## Dataset content
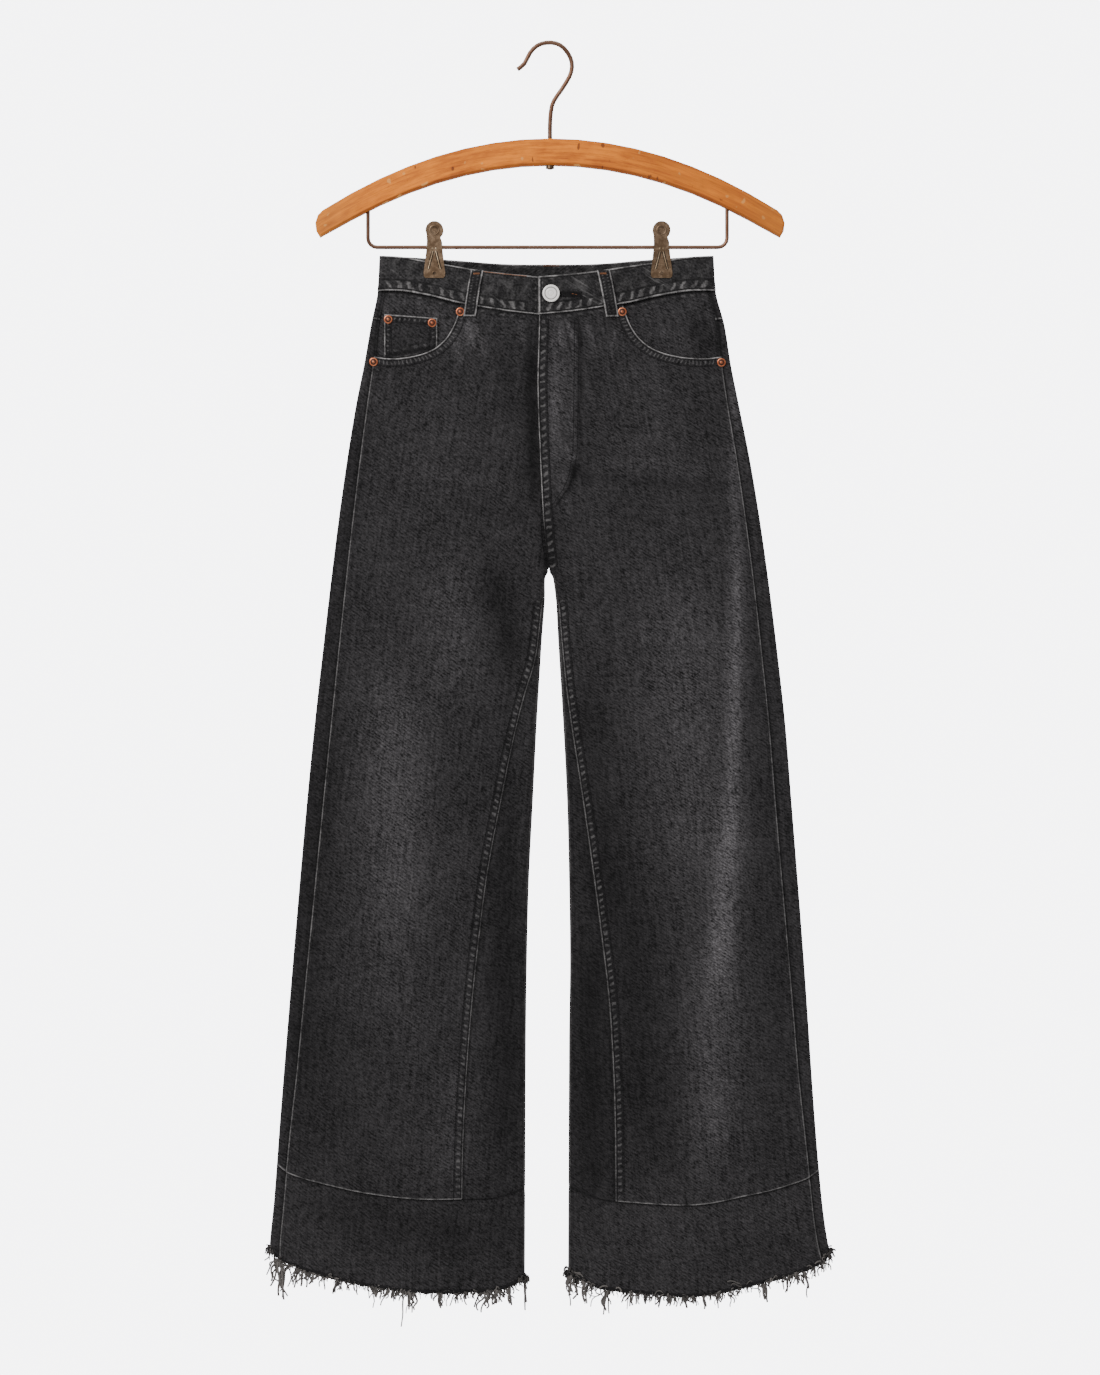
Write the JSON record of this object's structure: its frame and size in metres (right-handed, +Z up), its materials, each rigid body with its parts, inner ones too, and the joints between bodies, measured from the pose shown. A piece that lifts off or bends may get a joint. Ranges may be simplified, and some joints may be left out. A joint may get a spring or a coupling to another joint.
{
  "type": "denim culottes on a wooden trouser hanger",
  "caption": "Wide-leg washed denim culottes with frayed hems, hung by the waistband from the clips of an arched wooden hanger.",
  "frame": {"origin": "inside top of the hanger's hook, where a rail or a nail carries it, in the middle plane of the garment", "axes": "+Z up, the front of the garment faces -Y, +X is to the right of someone who looks at its front"},
  "size_m": [0.5684, 0.0673, 1.2776],
  "materials": {
    "denim": "washed black denim, matte twill",
    "fray": "frayed cotton threads",
    "wood": "honey-brown varnish, worn",
    "bronze": "aged dark bronze plating",
    "copper": "copper, satin",
    "nickel": "satin nickel"
  },
  "bodies": {
    "root": {"front_right_upper": "denim", "front_right_middle": "denim", "front_right_lower": "denim", "front_left_upper": "denim", "front_left_middle": "denim", "front_left_lower": "denim", "back_right_upper": "denim", "back_right_middle": "denim", "back_right_lower": "denim", "back_left_upper": "denim", "back_left_middle": "denim", "back_left_lower": "denim", "back_yoke_right": "denim", "back_yoke_left": "denim", "gusset_front_right": "denim", "hem_band_front_right": "denim", "gusset_front_left": "denim", "hem_band_front_left": "denim", "gusset_back_right": "denim", "hem_band_back_right": "denim", "gusset_back_left": "denim", "hem_band_back_left": "denim", "waistband": "denim", "pocket_facing_right": "denim", "pocket_facing_left": "denim", "coin_pocket": "denim", "back_pocket_right": "denim", "back_pocket_left": "denim", "belt_loop_1": "denim", "belt_loop_2": "denim", "belt_loop_3": "denim", "belt_loop_4": "denim", "belt_loop_5": "denim", "fringe_front_right": "fray", "fringe_front_left": "fray", "fringe_back_right": "fray", "fringe_back_left": "fray", "button": "nickel", "rivet_1": "copper", "rivet_2": "copper", "rivet_3": "copper", "rivet_4": "copper", "rivet_5": "copper", "rivet_6": "copper", "hanger_arm": "wood", "hook": "bronze", "hook_nut": "bronze", "trouser_bar": "bronze", "clip_front_right": "bronze", "clip_front_left": "bronze", "clip_back_right": "bronze", "clip_back_left": "bronze", "clip_spring_right": "bronze", "clip_spring_left": "bronze"}
  },
  "joints": []
}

## Problem statement
Nothing in the data may differ; print all of it exactly as written.

## Result for this task
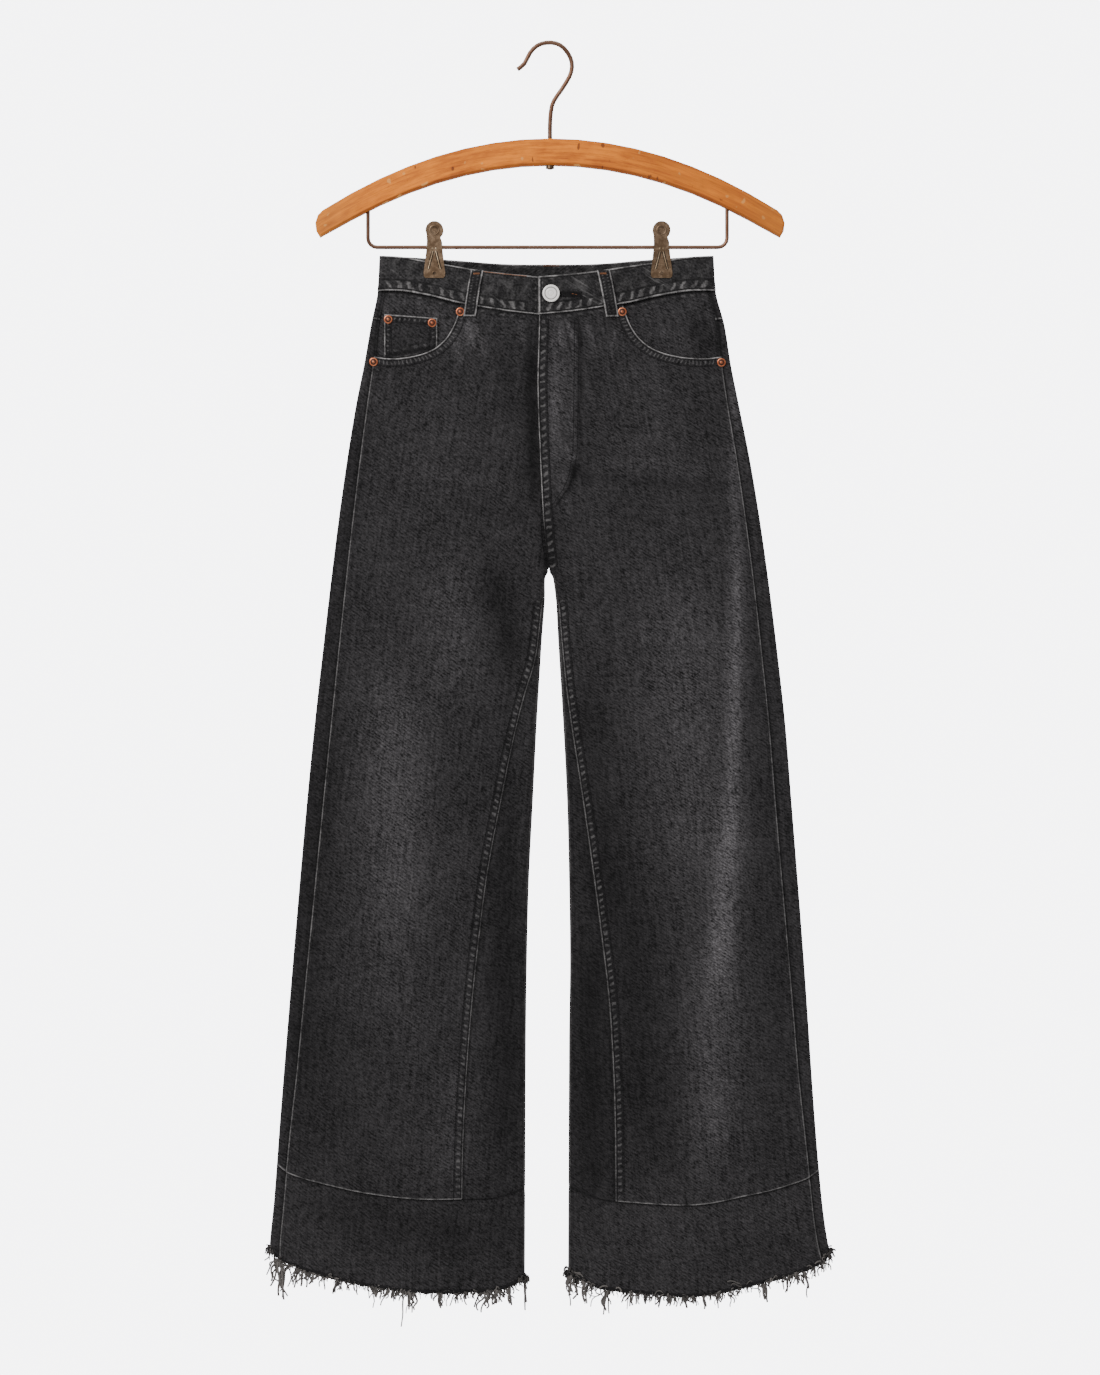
Write the JSON record of this object's structure: its frame and size in metres (right-handed, +Z up), its materials, each rigid body with its parts, inner ones too, and the joints between bodies, measured from the pose shown. A piece that lifts off or bends may get a joint. Ranges may be simplified, and some joints may be left out. A joint may get a spring or a coupling to another joint.
{
  "type": "denim culottes on a wooden trouser hanger",
  "caption": "Wide-leg washed denim culottes with frayed hems, hung by the waistband from the clips of an arched wooden hanger.",
  "frame": {"origin": "inside top of the hanger's hook, where a rail or a nail carries it, in the middle plane of the garment", "axes": "+Z up, the front of the garment faces -Y, +X is to the right of someone who looks at its front"},
  "size_m": [0.5684, 0.0673, 1.2776],
  "materials": {
    "denim": "washed black denim, matte twill",
    "fray": "frayed cotton threads",
    "wood": "honey-brown varnish, worn",
    "bronze": "aged dark bronze plating",
    "copper": "copper, satin",
    "nickel": "satin nickel"
  },
  "bodies": {
    "root": {"front_right_upper": "denim", "front_right_middle": "denim", "front_right_lower": "denim", "front_left_upper": "denim", "front_left_middle": "denim", "front_left_lower": "denim", "back_right_upper": "denim", "back_right_middle": "denim", "back_right_lower": "denim", "back_left_upper": "denim", "back_left_middle": "denim", "back_left_lower": "denim", "back_yoke_right": "denim", "back_yoke_left": "denim", "gusset_front_right": "denim", "hem_band_front_right": "denim", "gusset_front_left": "denim", "hem_band_front_left": "denim", "gusset_back_right": "denim", "hem_band_back_right": "denim", "gusset_back_left": "denim", "hem_band_back_left": "denim", "waistband": "denim", "pocket_facing_right": "denim", "pocket_facing_left": "denim", "coin_pocket": "denim", "back_pocket_right": "denim", "back_pocket_left": "denim", "belt_loop_1": "denim", "belt_loop_2": "denim", "belt_loop_3": "denim", "belt_loop_4": "denim", "belt_loop_5": "denim", "fringe_front_right": "fray", "fringe_front_left": "fray", "fringe_back_right": "fray", "fringe_back_left": "fray", "button": "nickel", "rivet_1": "copper", "rivet_2": "copper", "rivet_3": "copper", "rivet_4": "copper", "rivet_5": "copper", "rivet_6": "copper", "hanger_arm": "wood", "hook": "bronze", "hook_nut": "bronze", "trouser_bar": "bronze", "clip_front_right": "bronze", "clip_front_left": "bronze", "clip_back_right": "bronze", "clip_back_left": "bronze", "clip_spring_right": "bronze", "clip_spring_left": "bronze"}
  },
  "joints": []
}